Review the material and extract every line in which the word "parts" occurs.

### SUPPLIED INFORMATION
-- START --

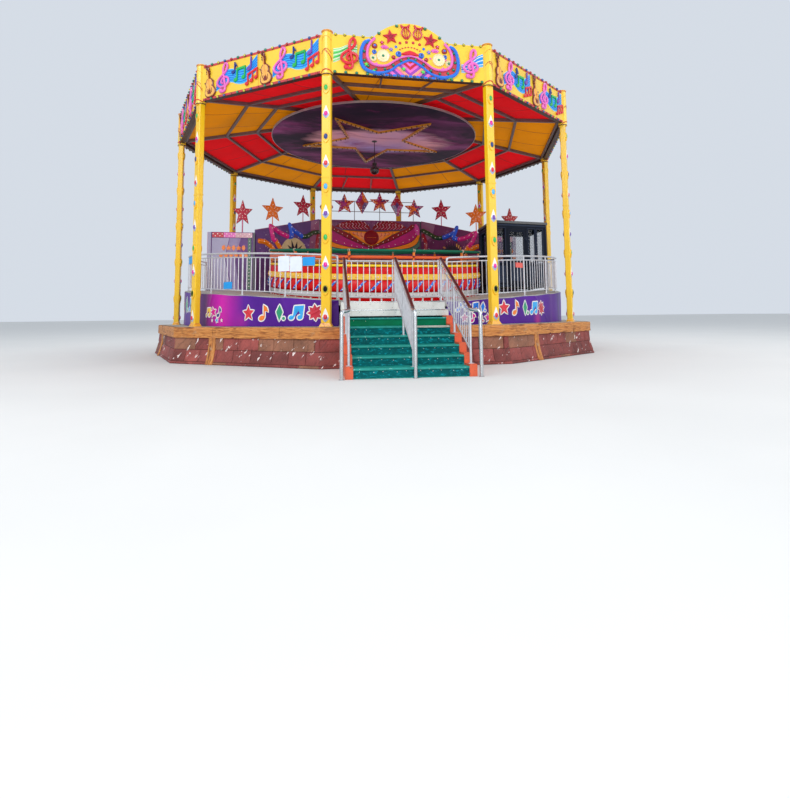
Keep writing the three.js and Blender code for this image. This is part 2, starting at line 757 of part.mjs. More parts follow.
// Roof: a shallow pyramid of fabric over rafters, purlins and eave beams, in two halves.
const APOTHEM_FACTOR = Math.cos(radians(SIDE_ANGLE / 2));
const roofUnder = (apothem) => EAVE_Z + ROOF_SLOPE * (COLUMN_CIRCLE * APOTHEM_FACTOR - apothem);

function roofWhole() {
  const edge = COLUMN_CIRCLE * APOTHEM_FACTOR - FASCIA_THICK / 2 - GAP;
  const corner = edge / APOTHEM_FACTOR;
  const under = roofUnder(edge) + BEAM_DEPTH;
  const peak = roofUnder(0) + BEAM_DEPTH;
  const cover = turned(
    [[0, peak], [corner, under], [corner, under + ROOF_THICK], [0, peak + ROOF_THICK]],
    SIDES,
    false,
  ).rotate([0, 0, FIRST_COLUMN - 90]);
  const parts = [cover];
  const middle = BEAM_DEPTH / 2 + 4;
  const beamAt = (apothem, angle) =>
    polar(apothem / APOTHEM_FACTOR, angle, roofUnder(apothem) + middle);
  for (let k = 0; k < SIDES; k++) {
    const angle = columnAngle(k);
    parts.push(bar(beamAt(edge - 10, angle), beamAt(0, angle), BEAM_WIDTH));
    for (const apothem of [edge - 60, ...PURLIN_PLACES]) {
      parts.push(bar(beamAt(apothem, angle), beamAt(apothem, angle + SIDE_ANGLE), BEAM_WIDTH * 0.8));
    }
  }
  let roof = join(parts);
  for (let k = 0; k < SIDES; k++) roof = roof.subtract(sleeve(k, GAP));
  return roof;
}

function roofHalf(whole, side) {
  const reach = 8000;
  const low = side < 0 ? [-reach, -reach, 0] : [-reach, GAP / 2, 0];
  const high = side < 0 ? [reach, -GAP / 2, 2 * reach] : [reach, reach, 2 * reach];
  return whole.intersect(solid(box(low, high)));
}

const roof = roofWhole();

// Ceiling disc on short hangers, with a star outline of lamp tube under it.
function ceilingDisc() {
  const top = DISC_Z + DISC_THICK;
  const parts = [
    turned([[0, DISC_Z], [DISC_RADIUS, DISC_Z], [DISC_RADIUS, top], [0, top]], 48, false),
  ];
  const hangerRadius = 3000;
  const hangerTop = roofUnder(hangerRadius * APOTHEM_FACTOR) + BEAM_DEPTH / 2;
  for (let k = 0; k < SIDES; k++) {
    parts.push(post(hangerRadius, columnAngle(k), 50, 50, top - 10, hangerTop));
  }
  return join(parts).subtract(roof.translate([0, 0, -GAP]));
}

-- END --

### CORRECT ANSWER
Keep writing the three.js and Blender code for this image. This is part 2, starting at line 757 of part.mjs. More parts follow.
  const parts = [cover];
    parts.push(bar(beamAt(edge - 10, angle), beamAt(0, angle), BEAM_WIDTH));
      parts.push(bar(beamAt(apothem, angle), beamAt(apothem, angle + SIDE_ANGLE), BEAM_WIDTH * 0.8));
  let roof = join(parts);
  const parts = [
    parts.push(post(hangerRadius, columnAngle(k), 50, 50, top - 10, hangerTop));
  return join(parts).subtract(roof.translate([0, 0, -GAP]));